Contracting Path or Encoder¶
The Contracting Path or Encoder acts as a feature extractor. The Encoder consists of two convolutional layers with downsampling using a 3x3 filter size, ReLU activation, and a 2x2 max pooling operation. The Encoder step is repeated four times, with the number of features increasing by a factor of two at each step (64, 128, 256, 512). In this step, the output of the last convolutional layer in each Encoder cycle is transferred over the skip connection.
Skip Connections¶
Skip connections are used to retain spatial information because the Encoder reduces the spatial information from the input. Skip connections involve concatenating the feature maps from the Encoder to the output of the corresponding Transposed Convolutional layer. This process occurs within the same step of the architecture.
Bridge¶
Bridge in U-Net refers to the middle part of the architecture that connects the encoder and de coder. It consists of two 3x3 convolutions with 1024 number of filters, where each convolution is followed by a ReLU activation function.
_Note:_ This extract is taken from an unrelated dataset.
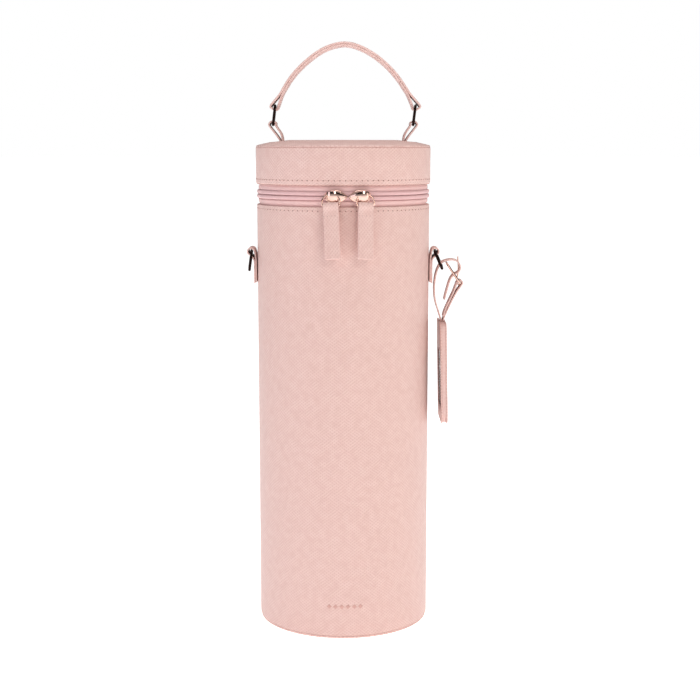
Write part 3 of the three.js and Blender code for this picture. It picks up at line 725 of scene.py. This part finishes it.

Expansive Path or Decoder¶
Expansive path or decoder is responsible for upsampling the feature maps and generating the final output. Decoder uses transposed convolutional layers (also known as deconvolution layers). Decoder consist of 2x2 transposed convolutional and concatenate with the feature maps on skip connections. After that, two 3x3 convolutions are used, where each convolution is followed by a ReLU activation function. The output of the last decoder passes through a 1x1 convolution with sigmoid activation. The sigmoid activation function gives the segmentation mask representing the pixel-wise classification.